Task goal: Every entry must be echoed exactly.

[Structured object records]
::::

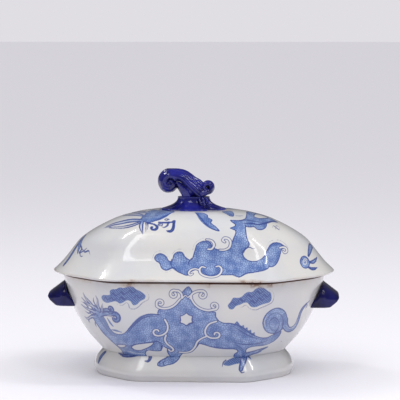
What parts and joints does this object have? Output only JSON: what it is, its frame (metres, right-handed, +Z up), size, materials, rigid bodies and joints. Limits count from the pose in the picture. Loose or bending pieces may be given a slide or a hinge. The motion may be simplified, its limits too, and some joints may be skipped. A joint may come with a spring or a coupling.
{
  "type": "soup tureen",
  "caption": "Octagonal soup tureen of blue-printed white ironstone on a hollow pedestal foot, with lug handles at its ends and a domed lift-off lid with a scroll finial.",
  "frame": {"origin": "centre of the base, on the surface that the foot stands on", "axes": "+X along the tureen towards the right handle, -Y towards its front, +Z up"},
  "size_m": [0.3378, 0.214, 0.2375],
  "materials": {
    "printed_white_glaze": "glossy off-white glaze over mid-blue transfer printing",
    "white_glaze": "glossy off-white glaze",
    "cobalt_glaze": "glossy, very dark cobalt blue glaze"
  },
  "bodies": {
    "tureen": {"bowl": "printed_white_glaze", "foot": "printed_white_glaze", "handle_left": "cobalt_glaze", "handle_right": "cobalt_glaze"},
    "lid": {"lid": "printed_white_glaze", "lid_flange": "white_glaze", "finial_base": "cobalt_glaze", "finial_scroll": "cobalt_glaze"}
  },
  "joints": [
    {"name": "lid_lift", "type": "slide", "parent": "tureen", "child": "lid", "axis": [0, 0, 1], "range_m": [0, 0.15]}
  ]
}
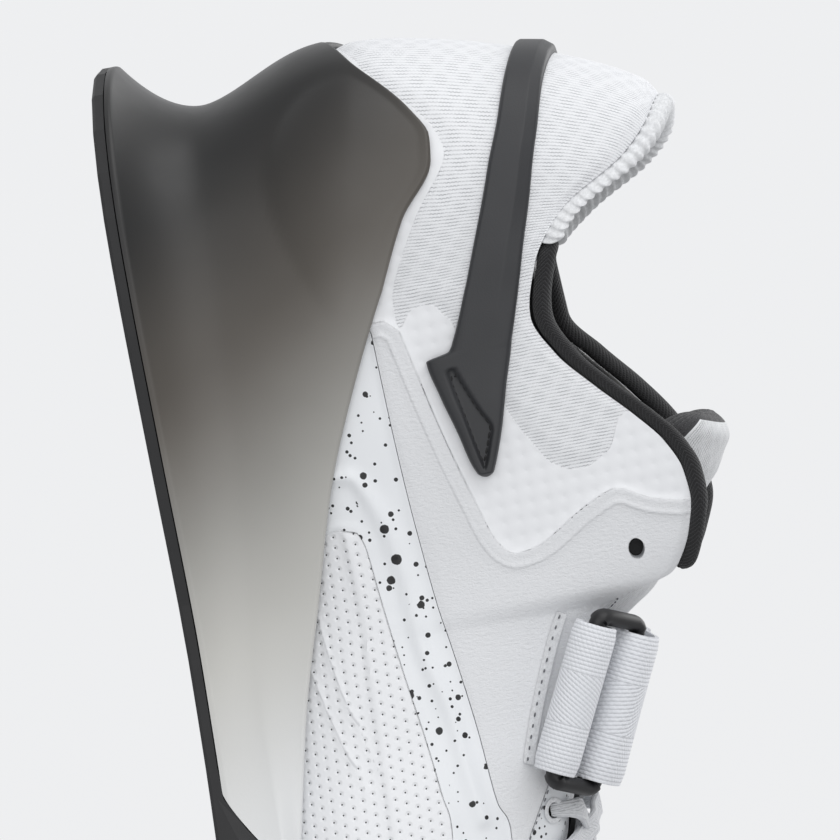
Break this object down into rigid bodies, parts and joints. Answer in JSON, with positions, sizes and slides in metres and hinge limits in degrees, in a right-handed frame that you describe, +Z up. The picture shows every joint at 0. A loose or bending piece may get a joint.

::::

Output of the exercise:
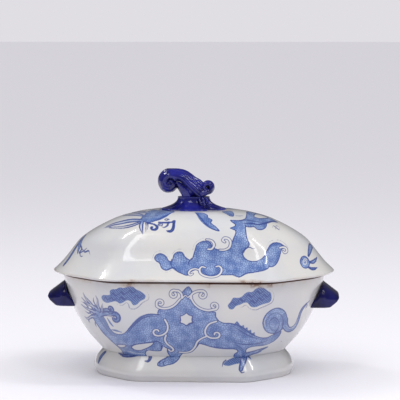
What parts and joints does this object have? Output only JSON: what it is, its frame (metres, right-handed, +Z up), size, materials, rigid bodies and joints. Limits count from the pose in the picture. Loose or bending pieces may be given a slide or a hinge. The motion may be simplified, its limits too, and some joints may be skipped. A joint may come with a spring or a coupling.
{
  "type": "soup tureen",
  "caption": "Octagonal soup tureen of blue-printed white ironstone on a hollow pedestal foot, with lug handles at its ends and a domed lift-off lid with a scroll finial.",
  "frame": {"origin": "centre of the base, on the surface that the foot stands on", "axes": "+X along the tureen towards the right handle, -Y towards its front, +Z up"},
  "size_m": [0.3378, 0.214, 0.2375],
  "materials": {
    "printed_white_glaze": "glossy off-white glaze over mid-blue transfer printing",
    "white_glaze": "glossy off-white glaze",
    "cobalt_glaze": "glossy, very dark cobalt blue glaze"
  },
  "bodies": {
    "tureen": {"bowl": "printed_white_glaze", "foot": "printed_white_glaze", "handle_left": "cobalt_glaze", "handle_right": "cobalt_glaze"},
    "lid": {"lid": "printed_white_glaze", "lid_flange": "white_glaze", "finial_base": "cobalt_glaze", "finial_scroll": "cobalt_glaze"}
  },
  "joints": [
    {"name": "lid_lift", "type": "slide", "parent": "tureen", "child": "lid", "axis": [0, 0, 1], "range_m": [0, 0.15]}
  ]
}
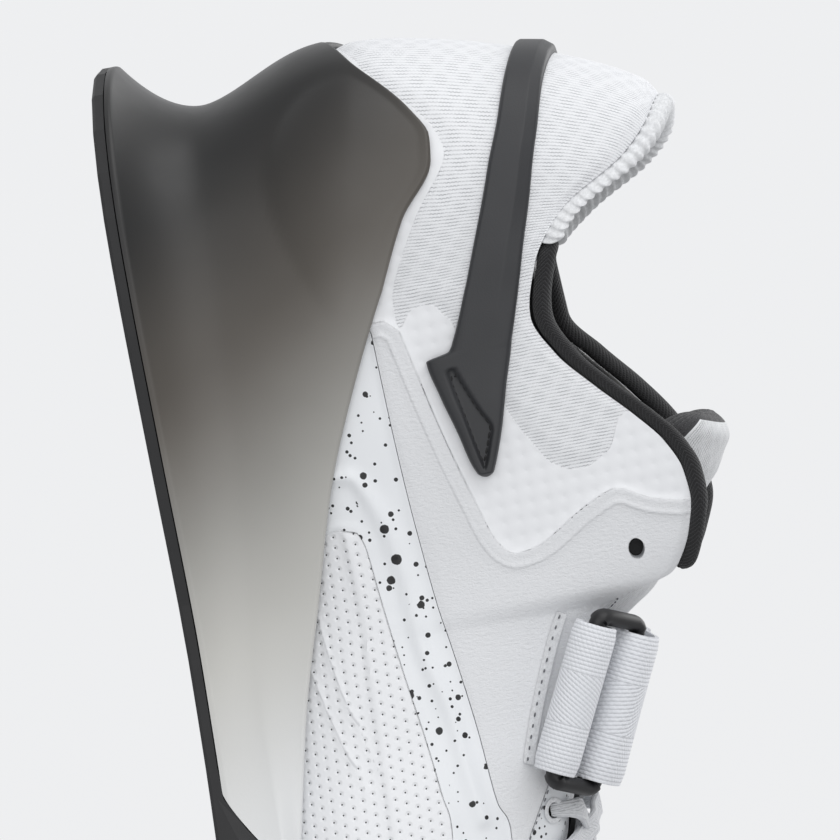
Break this object down into rigid bodies, parts and joints. Answer in JSON, with positions, sizes and slides in metres and hinge limits in degrees, in a right-handed frame that you describe, +Z up. The picture shows every joint at 0. A loose or bending piece may get a joint.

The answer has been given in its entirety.